Among other concessions, the measure provides that paramilitaries who lay down their arms will serve no more than eight years in jail, regardless of the severity of the offenses.

The law, according to HRW, “fails to include effective mechanisms to dismantle the country’s mafia-like armed groups, which are largely financed through drug trafficking. It also utterly fails to satisfy international standards on truth, justice, and reparation for victims.”

HRW also cited the paramilitaries for violating the cease-fire they announced at the beginning of the negotiations with the government.

The New York-based organization said that armed irregulars of left and right were “responsible for the bulk of the human rights violations” in Colombia in 2005, including massacres, killings, forced disappearances, kidnappings, torture, and extortion.

At the same time, the report noted the involvement of military personnel in rights abuses and said that the Uribe administration “has yet to take credible action to break” persistent links between some armed forces units and the paramilitaries.

Turning to the Andean nation’s largest insurgency, HRW said that after an extended lull in armed activity, “guerrillas from the Revolutionary Armed Forces of Colombia (FARC) once again increased their level of violent activity in 2005. FARC attacks on government forces were accompanied by numerous and serious abuses, including massacres of civilians and targeted killings.”

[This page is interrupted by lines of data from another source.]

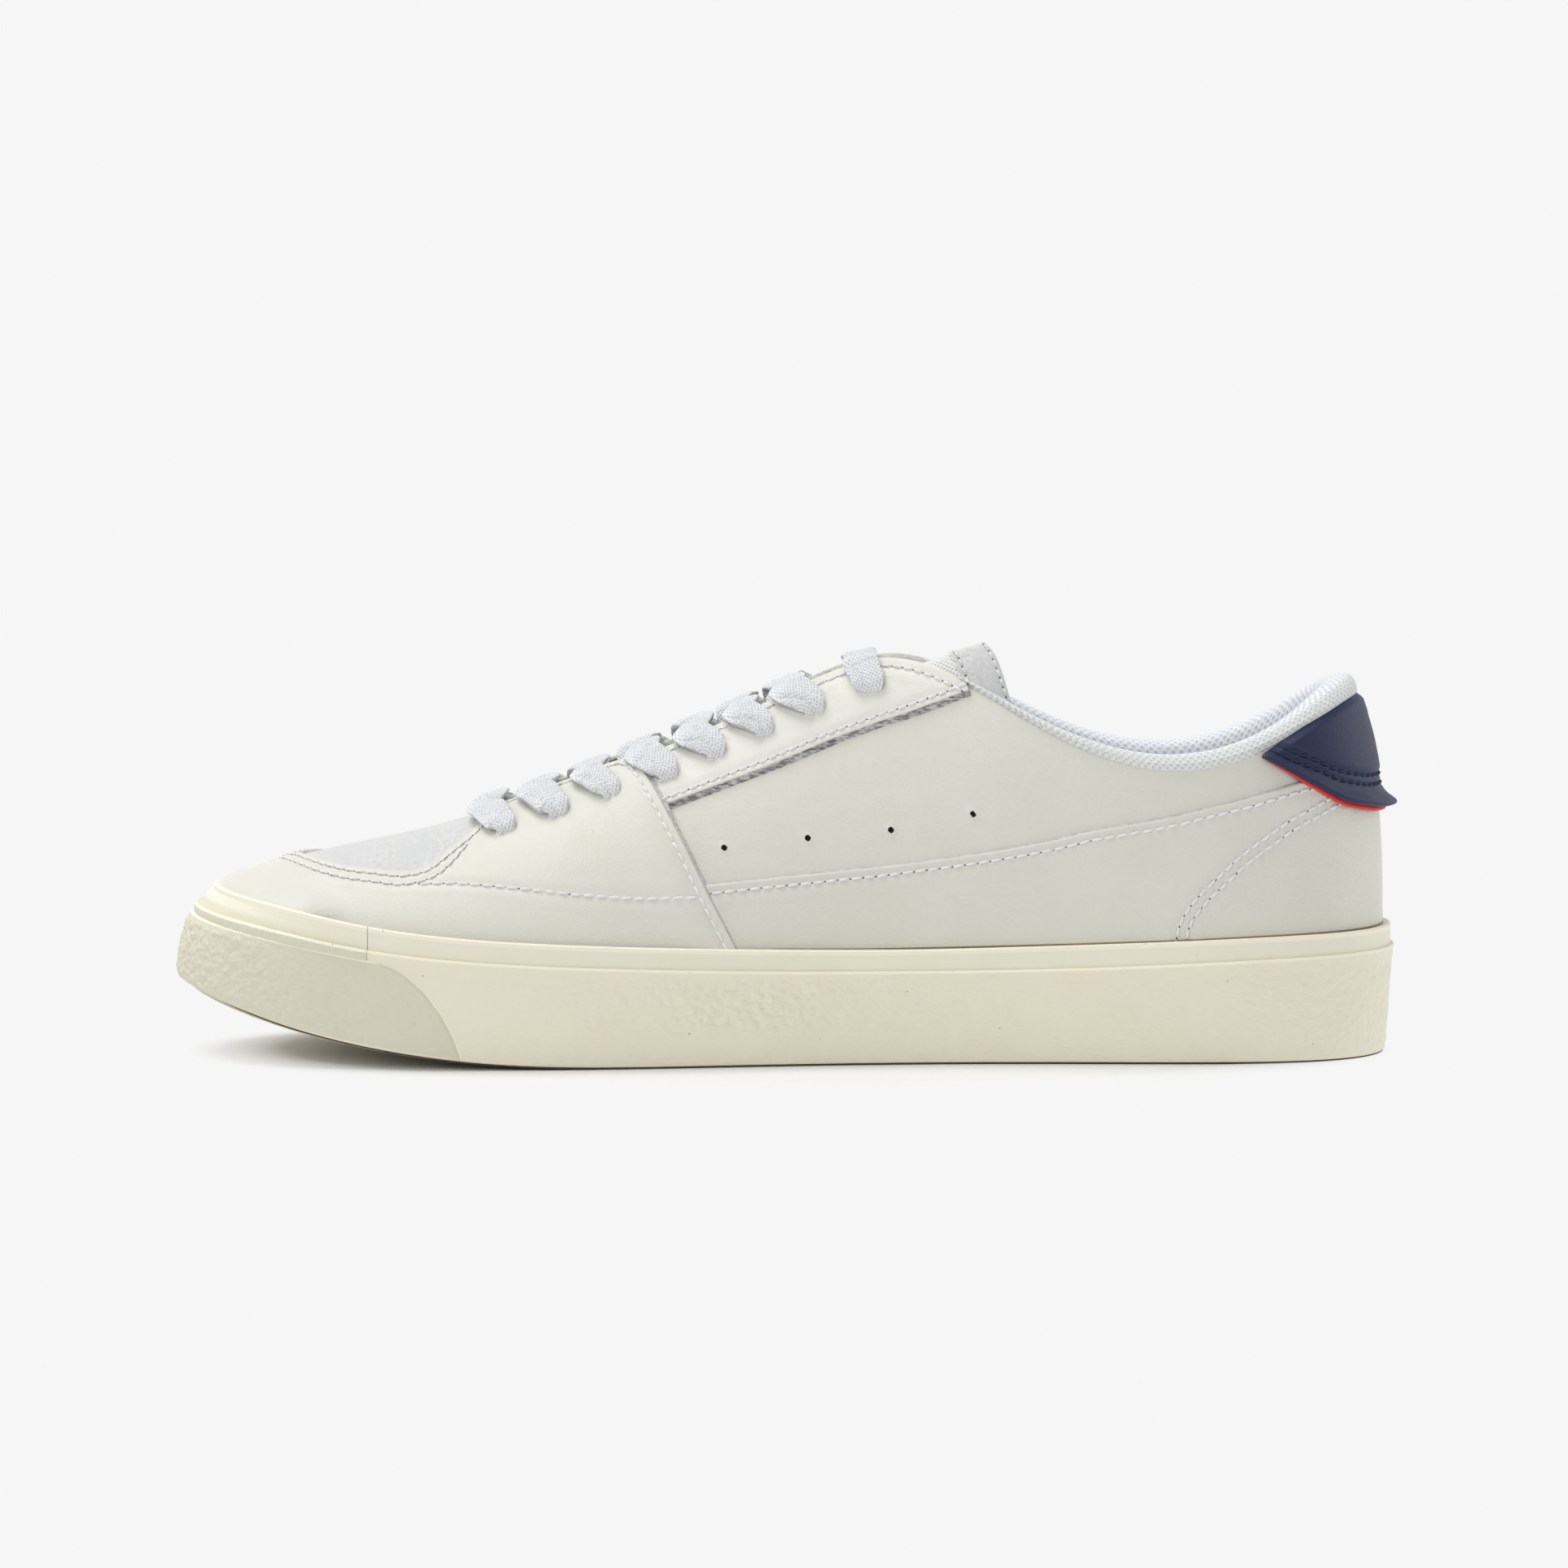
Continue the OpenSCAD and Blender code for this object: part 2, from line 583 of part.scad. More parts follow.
module heel_tab_underlay() {
    color([0.9, 0.16, 0.16])
        wrap_panel(underlay_lower, underlay_upper, 12, 4, overlay_hi - 0.1, overlay_lo + 0.1);
}

// ---- collar: a padded roll with a knit skin ----
collar_start = 8.95;
collar_steps = 20;
// Each corner is [offset from the base surface, height above the collar edge]
function edge_cover(k) = lerp(1.8, 3, smooth_step(9.2, 10.6, k)) + 1.2 * smooth_step(12.6, 14, k);
// The roll reaches down inside less at its front ends
function collar_depth(k) = lerp(0.35, 1, smooth_step(8.95, 10.4, k));
function section_len(k, side) = norm(base_point(k, 1, side) - base_point(k, 0.55, side)) / 0.45;
function collar_point(k, side, c) =
    let (
        v = 1 + min(c[1], 0) / section_len(k, side),
        up = unit(base_point(k, 1, side) - base_point(k, 0.97, side))
    )
    skin_point(k, v, side, c[0]) + max(c[1], 0) * up;
function collar_row(k, side, corners) = [for (c = corners) collar_point(k, side, c)];
function collar_skin_out(k) = let (b = edge_cover(k), d = collar_depth(k)) [
    [1, -b - 4], [1, -b - 0.3], [3, -b + 1.2], [3.2, -0.6], [1.8, 1.6], [-1.2, 2.4],
    [-1.2 - 3 * d, 1.2], [-1.2 - 4.8 * d, -3 * d], [-1.2 - 5.2 * d, -9 * d],
    [-1.2 - 4 * d, -15.5 * d], [-1.2 - 1.8 * d, -21.5 * d]
];
function collar_skin_in(k) = let (b = edge_cover(k), d = collar_depth(k)) [
    [0.1, -b - 4], [0.1, -b + 0.3], [1.9, -b + 1.8], [2.1, -0.9], [1.2, 0.5], [-1, 1.2],
    [-0.4 - 2.9 * d, 0.4], [-0.3 - 4.7 * d, -3.2 * d], [-0.3 - 5.1 * d, -9 * d],
    [-0.3 - 3.9 * d, -15.2 * d], [-0.3 - 1.7 * d, -21 * d]
];
function collar_foam_out(k) = let (d = collar_depth(k)) [
    [0.1 - 1.5 * d, -20 * d], [0.1 - 3.7 * d, -14.8 * d], [0.1 - 5 * d, -9 * d],
    [0.1 - 4.6 * d, -3.5 * d], [-0.1 - 2.7 * d, -0.4], [-0.8, 0.6]
];
function collar_foam_in(k) = let (d = collar_depth(k)) [
    [-0.3, -20 * d], [-0.3, -14.8 * d], [-0.3, -9 * d], [-0.3, -5 * d], [-0.3, -2.4 * d], [-0.3, 0.2]
];
function collar_ks() = [for (i = [0:collar_steps]) lerp(collar_start, HEEL_K, i / collar_steps)];
function collar_grid(corners) = concat(
    [for (k = collar_ks()) collar_row(k, MEDIAL, corners(k))],
    [for (i = [collar_steps - 1:-1:0]) let (k = collar_ks()[i]) collar_row(k, LATERAL, corners(k))]
);
module collar_foam() {
    color([0.95, 0.94, 0.8])
        shell(collar_grid(function (k) collar_foam_out(k)), collar_grid(function (k) collar_foam_in(k)));
}
module collar_lining() {
    color([0.92, 0.92, 0.92])
        shell(collar_grid(function (k) collar_skin_out(k)), collar_grid(function (k) collar_skin_in(k)));
}

// ---- tongue ----
tongue_k0 = 4.45;
tongue_k1 = 8;
tongue_cols = 10;
tongue_rows = 6;
// Steps past the last station: forward, up and narrowing
tongue_steps = [[7, 2.6, 0.94], [14, 5, 0.87], [21, 7.2, 0.8], [28, 9.2, 0.74]];
function tongue_v(k) = lerp(0.73, 0.68, (k - tongue_k0) / (tongue_k1 - tongue_k0));
function tongue_stretch(p, step) =
    let (mid = -outline_centre[1] * width_ratio, droop = abs(p[1] - mid) / 22)
    [
        p[0] + (step[0] + droop * droop * 0.2 * step[0]) * length_ratio,
        mid + (p[1] - mid) * step[2],
        p[2] + step[1] - droop * droop * step[0] * 0.12
    ];
function tongue_grid(off) = concat(
    [
        for (i = [0:tongue_cols])
            let (k = lerp(tongue_k0, tongue_k1, i / tongue_cols))
            over_row(k, tongue_v(k), tongue_rows, off)
    ],
    [
        for (s = tongue_steps)
            [for (p = over_row(tongue_k1, tongue_v(tongue_k1), tongue_rows, off)) tongue_stretch(p, s)]
    ]
);
function cut_rows(grid, first, last) = [for (i = [first:last]) grid[i]];
tongue_last = tongue_cols + len(tongue_steps);
module tongue_shell() {
    color([0.92, 0.92, 0.9])
        shell(tongue_grid(tongue_hi), tongue_grid(tongue_hi - tongue_shell_t));
}
module tongue_foam() {
    color([0.95, 0.94, 0.8])
        shell(tongue_grid(tongue_foam_hi), tongue_grid(tongue_foam_hi - tongue_foam_t));
}
module tongue_lining() {
    color([0.93, 0.93, 0.92])
        shell(tongue_grid(tongue_lining_hi), tongue_grid(tongue_lo));
}
tip_off = tongue_hi + gap;
module tongue_tip() {
    color([0.86, 0.865, 0.855])
        shell(
            cut_rows(tongue_grid(tip_off + 1), tongue_last - 2, tongue_last),
            cut_rows(tongue_grid(tip_off), tongue_last - 2, tongue_last)
        );
}
label_half_k = 0.3;
module tongue_label() {
    k0 = tongue_k1 - 2 * label_half_k;
    hi = tongue_lo - gap;
    color([0.95, 0.95, 0.95])
        shell(
            [for (i = [0:3]) over_row(k0 + i * 0.15, 0.86, 3, hi)],
            [for (i = [0:3]) over_row(k0 + i * 0.15, 0.86, 3, hi - 0.4)]
        );
}

// ---- lace: one flat cord, threaded over each eyestay edge and down through each eyelet ----
under_off = -2.75;
over_off = overlay_hi + 1.2;
high_cross = 4.2;
low_cross = 1.2;
hole_w = 3.4;
hole_t = 1.9;
function throat_v(k) = lookup(k, throat_edge);
// A route point is [station, height share, side, offset, width, thickness, 1 if it lies tucked in]
// It comes over the edge and goes down the hole ...
function dive(i, side) =
    let (e = eyelets[i], top = throat_v(e[0]))
    [
        [e[0] - 0.03, lerp(e[1], top, 0.75), side, over_off + 0.1, lace_w, lace_t, 0],
        [e[0] - 0.01, lerp(e[1], top, 0.35), side, over_off, lace_w * 0.85, lace_t, 0],
        [e[0], e[1] + 0.022, side, over_off - 0.1, lace_w * 0.6, lace_t, 0],
        [e[0], e[1] + 0.002, side, 4.3, hole_w, hole_t, 0],
        [e[0], e[1], side, 2, hole_w, hole_t, 0],
        [e[0], e[1], side, -1, hole_w, hole_t, 0]
    ];
// ... then under the edge to the throat ...
function rise(i, side) =
    let (e = eyelets[i])
    [
        [e[0] + 0.01, e[1] + 0.006, side, under_off + 0.3, lace_w * 0.45, lace_t, 0],
        [e[0] + 0.05, e[1] + 0.032, side, under_off, lace_w * 0.6, lace_t, 0],
        [e[0] + 0.16, lerp(e[1], throat_v(e[0] + 0.16), 0.75), side, under_off, lace_w * 0.8, lace_t, 0],
        [e[0] + 0.22, throat_v(e[0] + 0.22) + 0.035, side, -1.2, lace_w * 0.85, lace_t, 0]
    ];
// ... and across it to the next eyelet on the other side
function cross_over(i, side, high) =
    let (k = eyelets[i][0])
    [
        [k + 0.28, 0.985, side, high ? high_cross : low_cross, lace_w, lace_t, 0],
        [k + 0.4, 0.95, -side, high ? high_cross : high_cross - 0.4, lace_w, lace_t, 0]
    ];
function tuck_in(side) = [
    [7.95, 0.835, side, under_off + 0.3, lace_w * 0.45, lace_t, 0],
    [7.9, 0.8, side, under_off, lace_w * 0.6, lace_t, 0.3],
    [7.75, 0.72, side, under_off, lace_w * 0.8, lace_t, 0.8],
    [7.5, 0.65, side, under_off, lace_w, lace_t, 1],
    [7.15, 0.58, side, under_off, lace_w, lace_t, 1],
    [6.75, 0.53, side, under_off, lace_w, lace_t, 1],
    [6.3, 0.48, side, under_off, lace_w * 0.8, lace_t, 1],
    [end_spot[0], end_spot[1], side, under_off, 3, lace_t, 1]
];
end_spot = [5.75, 0.44];
function lace_half(first_side, high) = [
    for (i = [0:7])
        let (side = i % 2 == 0 ? first_side : -first_side)
        each concat(
            dive(i, side),
            i < 7 ? concat(rise(i, side), cross_over(i, side, high)) : tuck_in(side)
        )
];
function reverse(a) = [for (i = [len(a) - 1:-1:0]) a[i]];
module lace() {
    half_a = lace_half(LATERAL, false);
    half_b = lace_half(MEDIAL, true);
    bar = [[eyelets[0][0] - 0.04, 1, MEDIAL, over_off + 0.1, lace_w, lace_t, 0]];
    route = concat(reverse(half_a), bar, half_b);
    middle = len(half_a);
    last = len(route) - 1;
    xyz = [for (q = route) skin_point(q[0], q[1], q[2], q[3])];
    rings = [
        for (i = [0:last])
            let (
                q = route[i],
                dir = unit(xyz[min(i + 1, last)] - xyz[max(i - 1, 0)]),
                travel = i < middle ? -1 : 1,
                fore = base_point(q[0] + 0.05, q[1], q[2]) - base_point(q[0] - 0.05, q[1], q[2]),
                flat = -travel * q[2] * cross(base_normal(q[0], q[1], q[2]), dir),
                raw = lerp(unit(fore), flat, q[6]),
                wide = unit(raw - (raw * dir) * dir),
                thick = cross(dir, wide)
            )
            [for (c = lace_corners) xyz[i] + c[0] * q[4] / 2 * wide + c[1] * q[5] / 2 * thick]
    ];
    color([0.97, 0.97, 0.98])
        tube(rings);
}
lace_corners = [[1, 0], [0.75, 1], [-0.75, 1], [-1, 0], [-0.75, -1], [0.75, -1]];
module tube(rings) {
    n = len(rings);
    m = len(rings[0]);
    function at(i, j) = i * m + j % m;
    points = [for (r = rings) for (p = r) p];
    faces = [
        for (i = [0:n - 2]) for (j = [0:m - 1])
            each two(at(i, j), at(i + 1, j), at(i + 1, j + 1), at(i, j + 1), false),
        for (j = [1:m - 2]) [at(0, 0), at(0, j), at(0, j + 1)],
        for (j = [1:m - 2]) [at(n - 1, 0), at(n - 1, j + 1), at(n - 1, j)]
    ];
    polyhedron(points, faces, convexity = 10);
}
aglet_d = 2.2;
aglet_l = 14;
module aglets() {
    color([0.93, 0.93, 0.93]) {
        aglet(MEDIAL);
        aglet(LATERAL);
    }
}
module aglet(side) {
    tip = skin_point(end_spot[0], end_spot[1], side, under_off - 0.2);
    back = skin_point(end_spot[0] + 0.4, end_spot[1] + 0.03, side, under_off);
    d = unit(tip - back);
    translate(tip + 0.8 * d)
        rotate([0, acos(d[2]), atan2(d[1], d[0])])
            cylinder(h = aglet_l, d = aglet_d, $fn = 24);
}

outsole();
midsole_filler();
foxing_lower();
foxing_tape_rear();
foxing_tape_toe();
toe_strip();
toe_bumper();
lasting_board();
footbed_foam();
footbed_cover();
toe_puff();
heel_counter();
vamp_lining();
quarter_lining_medial();
quarter_lining_lateral();
suede_toe_panel();
front_overlay();
quarter_medial();
quarter_lateral();
eyestay_medial();
eyestay_lateral();
eyelet_reinforcement_medial();
eyelet_reinforcement_lateral();
heel_overlay();
collar_foam();
collar_lining();
heel_tab();
heel_tab_underlay();
tongue_shell();
tongue_foam();
tongue_lining();
tongue_tip();
tongue_label();
lace();
aglets();
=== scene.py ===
"""Looks of the court shoe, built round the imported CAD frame. Lengths in the maths are millimetres."""

import math
import random

import bmesh
import bpy
import numpy as np
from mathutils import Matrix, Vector, kdtree, noise


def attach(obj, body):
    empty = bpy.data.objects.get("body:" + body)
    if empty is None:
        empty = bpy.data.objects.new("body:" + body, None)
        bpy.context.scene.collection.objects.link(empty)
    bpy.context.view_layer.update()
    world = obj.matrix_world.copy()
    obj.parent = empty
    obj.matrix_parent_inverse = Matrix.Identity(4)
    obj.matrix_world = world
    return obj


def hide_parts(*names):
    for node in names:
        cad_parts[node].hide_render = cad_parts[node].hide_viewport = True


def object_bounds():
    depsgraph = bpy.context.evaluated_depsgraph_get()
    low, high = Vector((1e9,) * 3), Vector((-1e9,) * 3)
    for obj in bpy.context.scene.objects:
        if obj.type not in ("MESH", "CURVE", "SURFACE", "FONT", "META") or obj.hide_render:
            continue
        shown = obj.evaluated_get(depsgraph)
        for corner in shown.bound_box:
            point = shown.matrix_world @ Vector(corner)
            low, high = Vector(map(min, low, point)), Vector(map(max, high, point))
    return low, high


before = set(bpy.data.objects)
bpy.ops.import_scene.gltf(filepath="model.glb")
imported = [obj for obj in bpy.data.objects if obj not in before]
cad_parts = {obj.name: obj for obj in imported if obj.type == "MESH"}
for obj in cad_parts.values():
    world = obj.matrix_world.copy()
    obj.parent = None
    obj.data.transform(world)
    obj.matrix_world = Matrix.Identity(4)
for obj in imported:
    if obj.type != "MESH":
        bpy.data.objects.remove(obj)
CAD_LO, CAD_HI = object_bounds()
MM = 0.001
MEDIAL, LATERAL = -1, 1
HEEL_K = 14
# The frame's own size sets the ratios, so that the looks follow the CAD
RATIO_X = (CAD_HI.x - CAD_LO.x) / 0.29913
RATIO_Y = (CAD_HI.y - CAD_LO.y) / 0.10705
MIDDLE_X = (CAD_HI.x + CAD_LO.x) / 2 / MM + 0.19
MIDDLE_Y = (CAD_HI.y + CAD_LO.y) / 2 / MM + 0.01
dice = random.Random(7)


# ---- camera, floor and lights ----
def aim(obj, target):
    """Turns a camera or a light to look at a point."""
    obj.rotation_mode = "QUATERNION"
    obj.rotation_quaternion = (Vector(target) - obj.location).to_track_quat("-Z", "Y")


# The spot that the CAD's plan is written about, from the middle of its box, in mm
ORIGIN_X, ORIGIN_Y = 0.24, -2.88
CAMERA_ELEVATION = 4.7
CAMERA_DISTANCE = 1.5
CAMERA_LENS = 139.75
FOCUS_HEIGHT = 50
FRAME_UP, FRAME_LEFT = 0.0152, 0.001


def make_camera():
    elevation = math.radians(CAMERA_ELEVATION)
    focus = Vector((MIDDLE_X + ORIGIN_X, MIDDLE_Y + ORIGIN_Y, FOCUS_HEIGHT)) * MM
    back = Vector((0, -math.cos(elevation), math.sin(elevation)))
    up = Vector((0, math.sin(elevation), math.cos(elevation)))
    data = bpy.data.cameras.new("camera")
    data.sensor_width = 36
    data.lens = CAMERA_LENS
    data.clip_start, data.clip_end = 0.1, 30
    camera = bpy.data.objects.new("camera", data)
    bpy.context.scene.collection.objects.link(camera)
    camera.location = focus + back * CAMERA_DISTANCE
    aim(camera, focus + up * FRAME_UP - Vector((FRAME_LEFT, 0, 0)))
    bpy.context.scene.camera = camera


make_camera()
bpy.context.scene.view_settings.view_transform = "Standard"


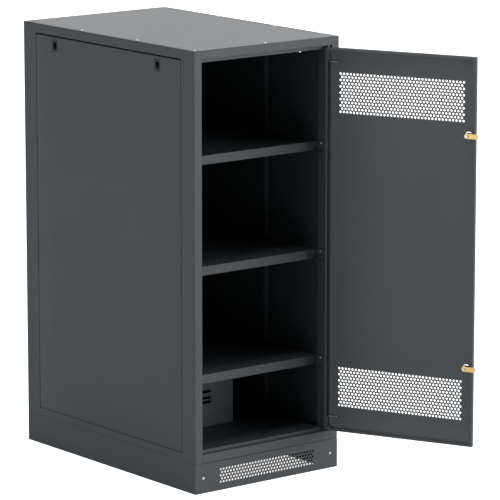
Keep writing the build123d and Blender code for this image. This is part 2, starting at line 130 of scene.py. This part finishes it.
# ---- powder-coated sheet ----
# Frame, covers, shelves and door are folded steel sheet with a fine-grained grey powder coat.
# The grain is a faint bump, and the coat's tone drifts a little over each large face.
def powder_coat(name, colour, roughness=0.5):
    material = bpy.data.materials.new(name)
    material.use_nodes = True
    tree = material.node_tree
    surface = tree.nodes["Principled BSDF"]
    surface.inputs["Specular IOR Level"].default_value = 0.5
    place = tree.nodes.new("ShaderNodeTexCoord")

    drift = tree.nodes.new("ShaderNodeTexNoise")
    drift.inputs["Scale"].default_value = 3.5
    drift.inputs["Detail"].default_value = 3
    tree.links.new(place.outputs["Object"], drift.inputs["Vector"])
    tone = tree.nodes.new("ShaderNodeValToRGB")
    tone.color_ramp.elements[0].position = 0.3
    tone.color_ramp.elements[1].position = 0.7
    tone.color_ramp.elements[0].color = (*[part * 0.95 for part in colour], 1)
    tone.color_ramp.elements[1].color = (*[part * 1.05 for part in colour], 1)
    tree.links.new(drift.outputs["Fac"], tone.inputs["Fac"])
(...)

HRW researchers likewise decried frequent threats and attacks on human rights monitors, journalists and others involved in highlighting abuses.

The group reported that at least one in every four irregular combatants in Colombia is a minor, including several thousand under the age of 15. HRW said the FARC and a smaller leftist band, the ELN, account for 80 percent of the underage fighters, with the rest linked to the militias.

“The United States remains the most influential foreign actor in Colombia,” HRW said, noting that Washington provided nearly $800 million to the Uribe government last year, mainly in the form of military aid. Worldwide, Bogota trails only Israel and Egypt as a recipient of U.S. aid.